AN ELEGANT LADY
Mrs. Hatsuyo Mori, haiku poet, entrepreneur, detainee during World War II in American Relocation camps, died this week at the age of 92.

Her death was confirmed by Belmont Village Assisted Living, Rancho Palos Verdes, California, where she resided for the past 3 years.

She is survived by her five (5) children all residents of California: Martha Takako of Huntington Beach, Naomi Kobayashi (Ronald M. Kobayashi, MD) of La Jolla, Doris Yoko (Thomas A. Festa) of Manhattan Beach, Katherine Kaoru (Michael Dowers) of San Mateo, James Shigeki Mori and his partner David C. Hale of San Francisco; and 2 grandchildren: Anne Mori Kobayashi of New York City, and Caroline Ando Kobayashi (Matthew Sparks) of San Diego.
Hatsuyo Ando was born on January 27, 1920, in California’s Imperial Valley. The eldest of 4 children, both she and her sister, Toshiko (Nagaki), then 7 and 4 years old respectively, returned to their ancestral home in a small village located in the southern island of Kyushu, Japan. They would not see their parents for the next ten years of their lives as their parents sought their livelihood as fruit growers in the midst of the California desert.

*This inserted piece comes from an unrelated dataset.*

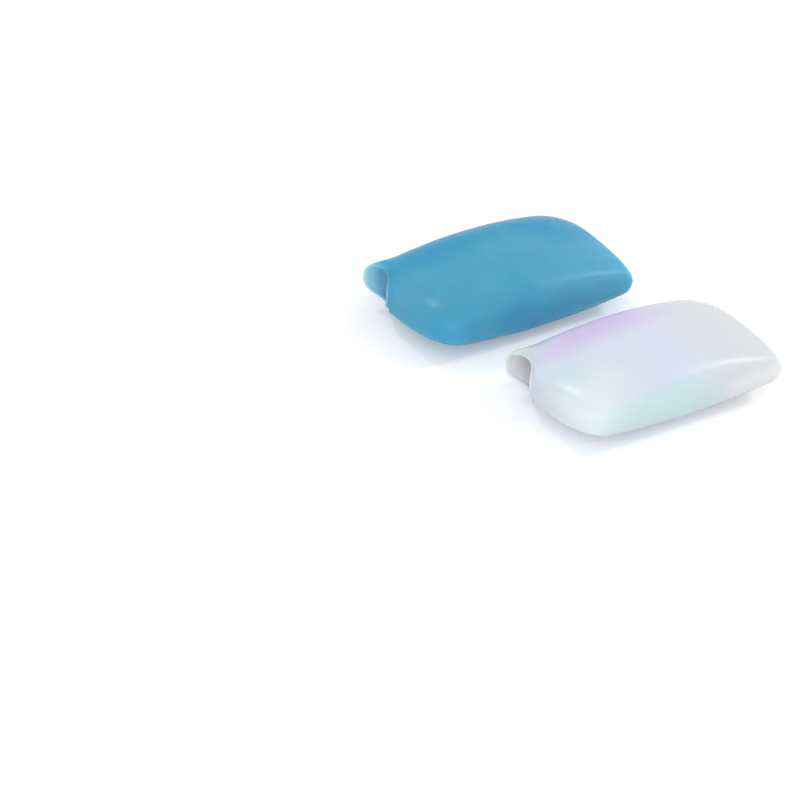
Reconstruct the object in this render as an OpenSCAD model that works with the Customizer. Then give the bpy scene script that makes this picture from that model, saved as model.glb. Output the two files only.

At 17, Hatsuyo was reunited with her parents only to have her father pass shortly thereafter, and the next year, it was arranged that she would marry Tetsuo Mori, then a foreman of a nursery in Los Angeles County. They started growing their family, and one month following the birth of their second daughter, Pearl Harbor was attacked by the naval forces of Imperial Japan. Four months later, the entire Mori family was interned to a concentration camp in the desert surroundings of Gila, Arizona.

The Moris were released following the Japanese surrender and returned to Los Angeles, eventually settling in the City of Torrance to purchase and operate a large wholesale nursery. There, Hatsuyo toiled by day planting flowers, managing employees, and at night, tended to the care of her 5 children. Throughout this challenging schedule of work and family, she found personal solace in writing haiku, a form of Japanese poetry structured within 17 total syllables patterned upon 5‑7‑5.

After the death of her husband in 1977, she reinvented herself and after one year of grieving, she still felt young, attractive and she clearly wanted to live her life with a certain brio. She continued her haiku writing in earnest, composing (at times under pseudonyms) thousands of poems over the next few years, many appearing in the Japanese language newspaper, the Rafu Shimpo, where she eventually acted as a consultant. Her haiku writing resulted in the publication of her initial collection, Jacaranda, appearing first in Japanese, then republished in an English translated version. The companion piece Petals of Jacaranda followed. Many of her haiku appear in world renowned haiku publications, and many more are memorialized in ceramic permanently displayed at the Haiku Kyoshi Memorial Museum in Ashiya, an elegant seaside village near Kobe, Japan.
She also contributed to various national and local Democratic Party progressive and liberal causes and political campaigns, and to various philanthropic groups especially those protecting the environment and in the furtherance of animal rights. To her astonishment one mid week day, her front door bell rang, and, escorted by a Torrance City Councilwoman, Hope Witkowski, a close friend whose campaign she had financially supported, there stood the House of Representative for California’s 36th District Congresswoman, Jane Harman. Wearing her simple house dress and her housewife’s kitchen apron, Hatsuyo invited both women inside her simple but elegant home for tea and snacks. She found her appearance an embarrassment, but was extremely proud that an individual of such stature and importance would simply “drop by” unannounced. She later found the entire episode quite amusing.

Years later she was invited to the opening of the William J. Clinton Presidential Library & Museum which she attended in Little Rock, Arkansas.
After the 1977 sale of Three Star Nursery, she and Tetsuo invested wisely in the Orange County industrial real estate market, exchanging upward to more valuable properties yielding income she could have never imagined when viewed through the optics of the rice paddies of the small family farm she worked in as a child.
In later years, she traveled throughout the world extensively, but found the Midnight Sun of Greenland and the Great Migration of wild animals on Africa’s Serengeti Plain her most memorable destinations.
Services will be held at the Gardena Buddhist Church on Thursday, July 26, 2012, at 10:30 a.m. with interment at Green Hills Memorial Park, in Rancho Palos Verdes.

In lieu of flowers, the family requests that donations be extended to the Japanese American National Museum, 100 N. Central Avenue, Los Angeles, California 90012.